One might have thought that 2008 was an attempt at regaining our senses... but 2012 proved that untrue since we re-elected the worst D prez ever.

And in 2016 it looks like we're sure to elect an even worser D ever... or our version of Mussolini.

And 2016 was the first time since Carter that a real D, a viable one (because D voters are total morons and didn't like Kucinich) and D voters could not bring themselves to landslide Bernie into the nom (special moron kudos to black and women voters).

So we can analyze why the 99% of voters have lost their minds or how the party (with 2 sects) can fool almost all of us all the time.. or try to figure out why so many of us are just stupid... but it seems to be pointless at this juncture.

The american electorate is simply too stupid to ever demand their government represent, you know, most everyone.

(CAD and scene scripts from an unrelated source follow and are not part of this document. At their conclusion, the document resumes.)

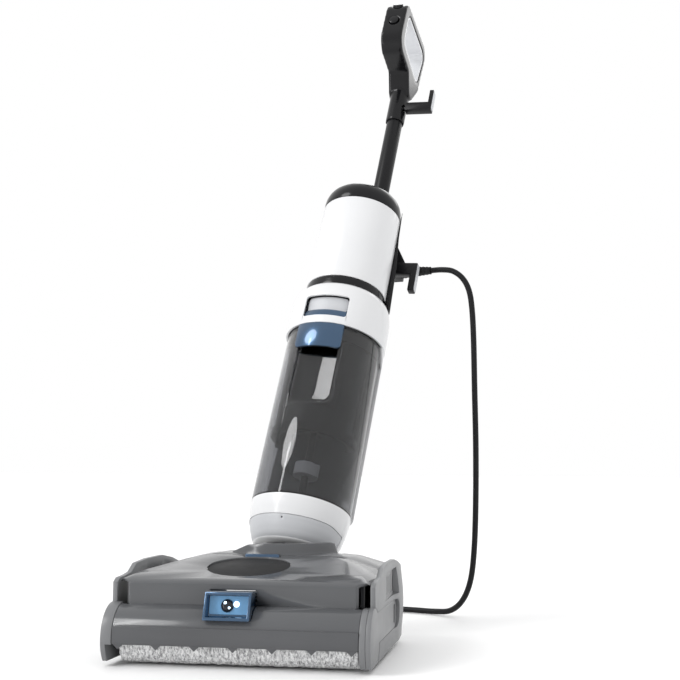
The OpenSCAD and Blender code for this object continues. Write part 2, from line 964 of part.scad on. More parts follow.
module loop_opening(shrink) {
    hull() for (c = hand_circles) translate([c[0], c[1]]) circle(r = c[2] - shrink, $fn = 48);
}

module handle_shell() {
    color(black) in_body() difference() {
        union() {
            slab_x(-grip_w / 2, grip_w / 2) difference() {
                union() {
                    loop_outline();
                    hull() {
                        translate([tube_y, 832]) circle(r = 14.5, $fn = 48);
                        translate([34, 862]) circle(r = 16, $fn = 48);
                        translate([68, 864]) circle(r = 20, $fn = 48);
                    }
                }
                loop_opening(0);
            }
            translate([0, tube_y, sleeve_s]) cylinder(r = sleeve_r, h = sleeve_top - sleeve_s);
        }
        translate([0, tube_y, sleeve_s - 1])
            cylinder(r = tube_r + run, h = sleeve_top - sleeve_s - 8);
        at_power() translate([0, 0, 14 - press]) cylinder(r = 8 + gap, h = 30);
        at_mode() translate([0, 0, 1 - press]) cylinder(r = 7 + gap, h = 30);
        // bore of the upper hook's pivot
        translate([0, tube_y - 6, 793]) rotate([0, 90, 0]) cylinder(r = 3 + run, h = 40);
    }
}

module handle_lining() {
    color([0.82, 0.83, 0.84]) in_body() slab_x(-grip_w / 2 + 1, grip_w / 2 - 1) difference() {
        loop_opening(0.02);
        loop_opening(2.5);
    }
}

// The power button is on the loop's top front corner, facing forwards and up
module at_power() {
    translate([0, loop_front_high[0], loop_front_high[1]]) rotate([50, 0, 0]) children();
}

module at_mode() {
    translate([0, -28, 896]) rotate([90, 0, 0]) children();
}

module power_button() {
    color(grey) in_body() at_power() translate([0, 0, 14]) cylinder(r = 8, h = 8);
}

module mode_button() {
    color(grey) in_body() at_mode() translate([0, 0, 1]) cylinder(r = 7, h = 9);
}

hook_y0 = 38;
hook_y1 = 50;

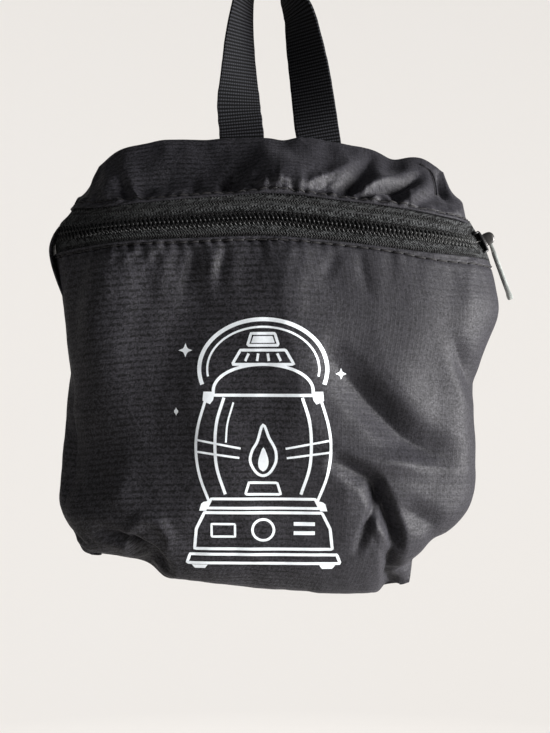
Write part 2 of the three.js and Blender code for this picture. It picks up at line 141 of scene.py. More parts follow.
def bare(s, t):
    """The pocket's face without folds: s is -1 at the left outline, 0 mid front, 1 at the right outline, 2 mid back."""
    s, t = np.broadcast_arrays(np.asarray(s, float), np.asarray(t, float))
    s = (s + 2) % 4 - 2
    back = np.abs(s) > 1
    q = np.where(back, np.sign(s) * (2 - np.abs(s)), s)
    u = np.sin(np.pi / 2 * q)
    n = np.where(back, 4.0, 3.2)
    v = np.sqrt(np.maximum(1 - np.abs(u) ** n, 0))
    row = along(TABLE, t)
    xl, xr, yf, yb, yc = row[..., 0], row[..., 1], row[..., 9], row[..., 10], row[..., 11]
    y = np.where(back, yc + (yb - yc) * v, yc - (yc - yf) * v)
    h = row[..., 2:9]
    ext = np.concatenate([2 * h[..., :1] - h[..., 1:2], h, 2 * h[..., -1:] - h[..., -2:-1]], -1)
    w = (u + 1) * 3
    i = np.clip(np.floor(w).astype(int), 0, 5)
    f = w - i
    a, b, c, d = (np.take_along_axis(ext, (i + k)[..., None], -1)[..., 0] for k in range(4))
    z = b + 0.5 * f * (c - a + f * (2 * a - 5 * b + 4 * c - d + f * (3 * (b - c) + d - a)))
    return nudged(np.stack([(xl + xr) / 2 + u * (xr - xl) / 2, y, z], -1))


# small corrections of the outline: x, z, move in x, move in z, reach, all in mm
NUDGES = [
    (72, -79, 0.2, 5.2, 13), (86, -97, 1.6, 1.2, 9), (48, -73, 0.6, 1.4, 9), (-67, -74, -2.2, 3.4, 13), (-92, -108, -1.6, 0.8, 5), (-88, -98.5, 2.0, 0.2, 5),
    (61, -269, 1.6, -2.8, 9), (73, -247, -1.4, 1.4, 7), (-45, -265, -1.2, -3.6, 9), (7, -68, 0.0, -1.6, 6), (91, -111, -0.8, 0.6, 7),
    (57, -78, -0.7, -1.4, 7), (-47, -72, 0, 1.6, 14), (84, -99, 1.0, 0.9, 6), (-86, -99, -1.8, 1.4, 8), (48, -270, 0.8, -2.2, 7),
]


def nudged(p):
    out = p.copy()
    for x, z, dx, dz, reach in NUDGES:
        w = np.exp(-((p[..., 0] - x) ** 2 + (p[..., 2] - z) ** 2) / (2 * (reach * 0.6) ** 2))
        out[..., 0] += dx * w
        out[..., 2] += dz * w
    return out


def unit(v):
    return v / np.maximum(np.linalg.norm(v, axis=-1, keepdims=True), 1e-12)


def normal(s, t):
    e, g = 0.01, 0.03
    ds = bare(s + e, t) - bare(s - e, t)
    dt = bare(s, np.minimum(t + g, LAST)) - bare(s, np.maximum(t - g, 0))
    return -unit(np.cross(ds, dt))


def polyline(x, z, pts):
    """(distance to the polyline, place along it from 0 to 1, signed side)."""
    best = np.full(x.shape, np.inf)
    place = np.zeros(x.shape)
    side = np.zeros(x.shape)
    for i in range(len(pts) - 1):
        (ax, az), (bx, bz) = pts[i], pts[i + 1]
        lx, lz = bx - ax, bz - az
        f = np.clip(((x - ax) * lx + (z - az) * lz) / (lx * lx + lz * lz), 0, 1)
        dx, dz = x - ax - f * lx, z - az - f * lz
        d = np.hypot(dx, dz)
        near = d < best
        best = np.where(near, d, best)
        place = np.where(near, (i + f) / (len(pts) - 1), place)
        side = np.where(near, np.sign(lx * dz - lz * dx), side)
    return best, place, side


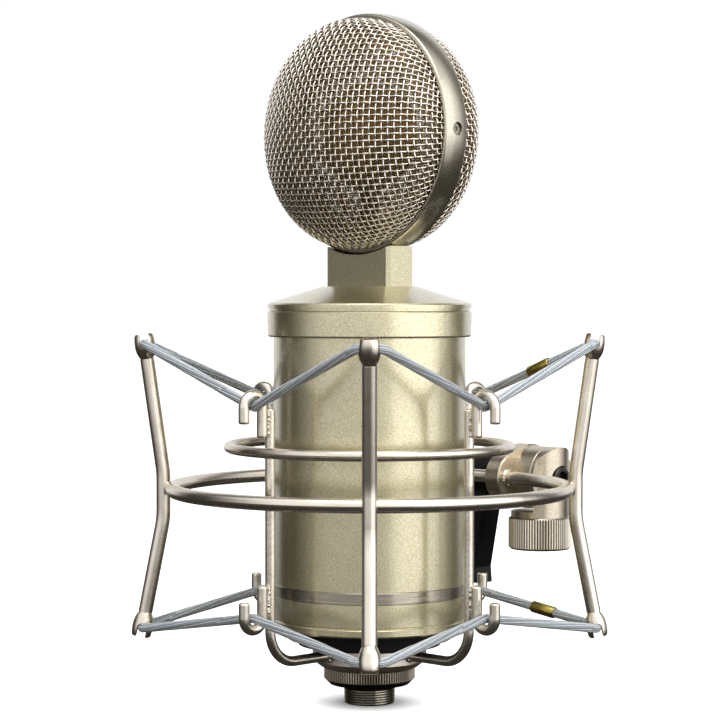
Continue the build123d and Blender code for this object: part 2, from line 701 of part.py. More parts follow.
def lever_nut():
    """Nut on the clamp bolt. The teeth at its end carry the handle round."""
    nut = along_tilt(Circle(NUT_RADIUS), NUT_FACE, TEETH_FACE)
    nut += along_tilt(toothed_round(0), TEETH_FACE, NUT_END)
    nut -= along_tilt(Circle(BOLT + RUNNING), NUT_FACE, BOLT_END - 0.5)
    return nut - along_tilt(Circle(1.5), BOLT_END - 0.5, NUT_END)


def lever_screw():
    """Screw that stops the handle coming off the nut."""
    head = along_tilt(Circle(3.9), SCREW_HEAD_X, SCREW_HEAD_X - 2)
    cross = along_tilt(Rectangle(4.2, 0.7) + Rectangle(0.7, 4.2), SCREW_HEAD_X - 1, SCREW_HEAD_X - 2)
    return head - cross + along_tilt(Circle(1.5), BOLT_END - 0.8, SCREW_HEAD_X)


def lever_spring():
    """Coil spring that pushes the handle back onto the nut's teeth."""
    length = WEB_LOW - SCREW_HEAD_X - 0.7
    coil = Helix(pitch=length / 2.5, height=length, radius=2.3)
    rod = sweep(Plane(coil @ 0, z_dir=coil % 0) * Circle(0.25), path=coil)
    return Pos(SCREW_HEAD_X + 0.35, 0, 0) * on_tilt_axis(rod)


def lever_handle():
    """Hanging handle: a hub on the tilt axis, and an arm that slants away from the cage."""
    hub = on_tilt_axis(turned(
        (0, LEVER_END), (LEVER_RADIUS - 1.6, LEVER_END), (LEVER_RADIUS, LEVER_END + 1.6),
        (LEVER_RADIUS, LEVER_OPEN - 1.5), (LEVER_RADIUS - 0.8, LEVER_OPEN), (0, LEVER_OPEN),
    ))
    side = make_face(Polyline(
        (-24.5, TILT_Z + 2), (-15.5, TILT_Z + 2), (-15.5, TILT_Z - 9), (-21.0, LEVER_FOOT_Z + 6),
        (-20.4, LEVER_FOOT_Z), (-28.2, LEVER_FOOT_Z), (-28.4, LEVER_FOOT_Z + 6), (-24.5, TILT_Z - 9),
        close=True,
    ))
    arm = Pos(0, TILT_Y, 0) * extrude(Plane.XZ * side, 5, both=True)
    arm = fillet([edge for edge in arm.edges() if abs(edge.center().Y - TILT_Y) > 4], 1.4)
    handle = hub + arm
    handle -= along_tilt(Circle(NUT_RADIUS + 0.3), LEVER_OPEN, TEETH_FACE)
    handle -= along_tilt(toothed_round(0.15), TEETH_FACE, WEB_HIGH)
    handle -= along_tilt(Circle(1.8), WEB_HIGH, WEB_LOW)
    return handle - along_tilt(Circle(4.2), WEB_LOW, LEVER_END)


# ---- write the pieces -----------------------------------------------------------------------

def main():
    os.makedirs("parts", exist_ok=True)

    save("head_ring", head_ring())
    save("head_screws", *head_screws())
    for name, side in (("front", 1), ("rear", -1)):
        save(f"{name}_grille", grille(side, 0, GRILLE_WALL))
        save(f"{name}_inner_mesh", grille(side, GRILLE_WALL + INNER_MESH_GAP, INNER_MESH_WALL))
        save(f"{name}_diaphragm", diaphragm(side))
        save(f"{name}_clamp_ring", clamp_ring(side))
    save("capsule_body", capsule_body())
    save("capsule_saddle", capsule_saddle())

    save("neck_block", neck_block())
    save("top_cap", top_cap())
    save("cap_collar", cap_collar())
    save("body_tube", body_tube())
    save("trim_band", trim_band())
    save("base_cap", base_cap())
    save("base_pad", base_pad())

    save("chassis_frame", chassis_frame())
    save("circuit_board", circuit_board())
    save("capacitors", *capacitors())
    save("valve", valve())
    save("valve_socket", valve_socket())
    save("output_transformer", output_transformer())

    save("connector_shell", connector_shell())
    save("connector_insert", connector_insert())
    save("connector_pins", *connector_pins())
    save("lock_ring", lock_ring())

    inner_posts = {angle: inner_post(angle) for angle in AXES}
    for side, angle in zip(("right", "rear", "left", "front"), AXES):
        save(f"inner_post_{side}", inner_posts[angle])
    save("inner_ring", inner_ring(inner_posts.values()))
    save("cage_disc", cage_disc(inner_posts.values()))
    save("upper_hooks", *[hook(angle, UPPER_HOOK_Z, 1) for angle in AXES])
    save("lower_hooks", *[hook(angle, LOWER_HOOK_Z, -1) for angle in AXES])

    for side, angle in zip(("rear_right", "rear_left", "front_left", "front_right"), DIAGONALS):
        save(f"outer_post_{side}", outer_post(angle))
    save("upper_tips", *around(slotted_tip(UPPER_END, UPPER_KINK_Z), DIAGONALS))
    save("lower_tips", *around(slotted_tip(LOWER_END, LOWER_KINK_Z), DIAGONALS))
    lug = lug_plate()
    save("lug_plate", lug)
    save("knuckle", knuckle())
    save("outer_ring", outer_ring(lug))

    for name, end, kink_z, hook_z, way, share in (
        ("upper", UPPER_END, UPPER_KINK_Z, UPPER_HOOK_Z, 1, 0.443),
        ("lower", LOWER_END, LOWER_KINK_Z, LOWER_HOOK_Z, -1, 0.419),
    ):
        points = loop_points(end, kink_z, hook_z, way)
        save(f"{name}_elastic", elastic_loop(points))
        save(f"{name}_crimp", crimp(points, share))

    save("swivel_body", swivel_body())
    save("clamp_bolt", clamp_bolt())
    save("thrust_washer", thrust_washer())
    save("stand_collar", stand_collar())
    save("retaining_ring", retaining_ring())
    save("lever_nut", lever_nut())
    save("lever_screw", lever_screw())
    save("lever_spring", lever_spring())
    save("lever_handle", lever_handle())


main()
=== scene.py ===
import math
import random

import bmesh
import bpy
from mathutils import Matrix, Vector


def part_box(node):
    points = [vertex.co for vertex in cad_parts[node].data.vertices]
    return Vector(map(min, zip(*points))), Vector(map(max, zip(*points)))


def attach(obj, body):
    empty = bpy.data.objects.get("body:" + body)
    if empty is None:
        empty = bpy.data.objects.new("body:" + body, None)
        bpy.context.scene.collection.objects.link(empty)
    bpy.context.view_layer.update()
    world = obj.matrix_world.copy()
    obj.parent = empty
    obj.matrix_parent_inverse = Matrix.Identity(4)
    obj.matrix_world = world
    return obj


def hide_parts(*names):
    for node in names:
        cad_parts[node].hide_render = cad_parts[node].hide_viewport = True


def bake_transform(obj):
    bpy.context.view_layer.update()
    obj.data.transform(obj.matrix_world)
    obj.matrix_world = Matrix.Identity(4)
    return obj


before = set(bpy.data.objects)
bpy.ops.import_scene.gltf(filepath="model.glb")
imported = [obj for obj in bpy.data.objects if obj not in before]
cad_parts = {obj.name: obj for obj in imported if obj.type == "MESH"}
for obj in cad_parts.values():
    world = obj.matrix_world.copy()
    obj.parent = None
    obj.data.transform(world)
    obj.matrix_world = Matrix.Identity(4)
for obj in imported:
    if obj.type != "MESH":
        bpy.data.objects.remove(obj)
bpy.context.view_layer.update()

# Valve microphone in its sprung cage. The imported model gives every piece's place. This script adds
# the woven grilles, the crowned head ring, the cage's tips, the stranded elastics, the lever's
# spring, the welds, the connector's thread and the capsule's leads, and gives each surface its
# finish.
#
# Lengths are in metres, +Z up. The microphone faces -Y, and its swivel is behind it, at +Y.

MM = 0.001
UP = Vector((0, 0, 1))
QUARTERS = (0, 90, 180, 270)
DIAGONALS = (45, 135, 225, 315)
MERGE = 1e-6  # vertices closer than this are one


def around(radius, angle, z=0.0):
    """Point on a circle about the microphone's axis."""
    turn = math.radians(angle)
    return Vector((radius * math.cos(turn), radius * math.sin(turn), z))


def solid(shape, name):
    """A bmesh as a mesh. The bmesh is spent."""
    mesh = bpy.data.meshes.new(name)
    shape.to_mesh(mesh)
    shape.free()
    return mesh


# ---- camera and studio ----------------------------------------------------------------------

VIEW_HEADING = -45  # degrees about Z from +X to where the camera stands
VIEW_DISTANCE = 0.798
EYE_HEIGHT = 0.1427
AIM = Vector((-0.00235, -0.00235, 0.1203))
LENS = 114  # mm, on a 36 mm sensor

# How bright the studio is to metal and glass, by degrees round from the camera towards its right:
# white paper behind the object, a dark screen at each side of it, lamps in front.
STUDIO_RING = (
    (-180, 1.0), (-165, 1.0), (-145, 0.05), (-130, 0.01), (-103, 0.02), (-86, 0.26), (-68, 0.9),
    (-50, 1.3), (-20, 1.25), (12, 1.4), (50, 1.4), (96, 1.3), (110, 0.12), (126, 0.05), (140, 1.0),
)
STUDIO_WRAP = 0.20  # tone where the ring's angle wraps round
STUDIO_DARK = (0.030, 0.025, 0.018, 1)  # dark ceiling at the sides and behind, and the table
STUDIO_LIGHT = (1.3, 1.3, 1.28, 1)  # ceiling over the camera
ROOM_LIGHT = 0.65  # what the room gives to matt surfaces

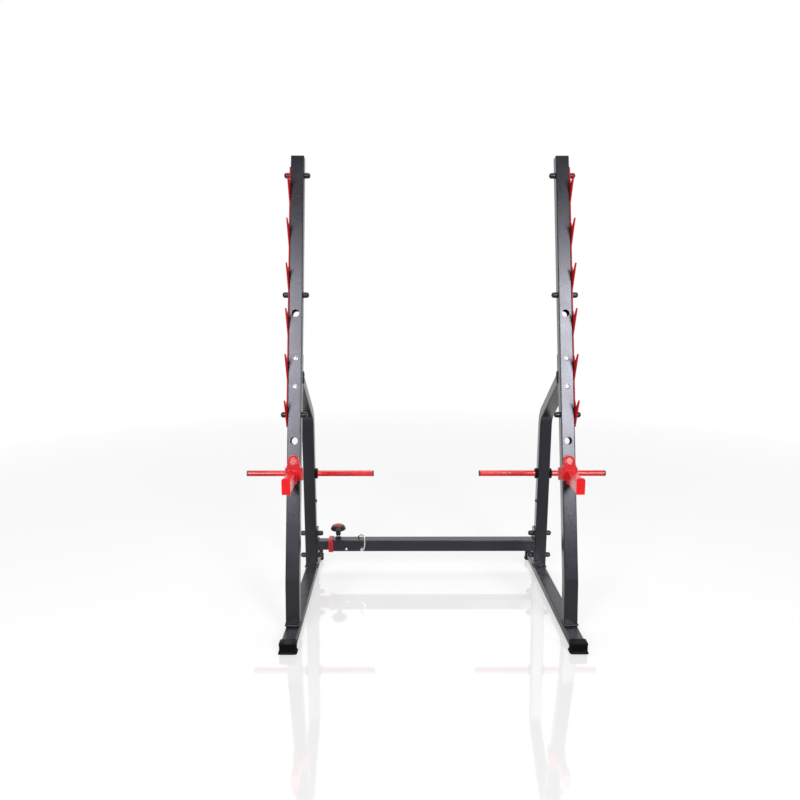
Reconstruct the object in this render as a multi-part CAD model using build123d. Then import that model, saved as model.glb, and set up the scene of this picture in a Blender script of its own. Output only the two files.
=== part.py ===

We're just fine with a D or a R representing the .01% and hosing the rest to varying degrees... or we'd demand change via electing Bernie.

So we'll either elect a guy who represents .000000303% (himself alone out of 330M) or a neocon neoliberal warmongering money whore who represents .01% with special atttention to bankers... and we'll get what we deserve.

And the betrayal by Bernie will FINALLY teach the 15%-ish of voters who are NOT total imbeciles to just give up forever. Whether Bernie did this on purpose or not is irrelevant.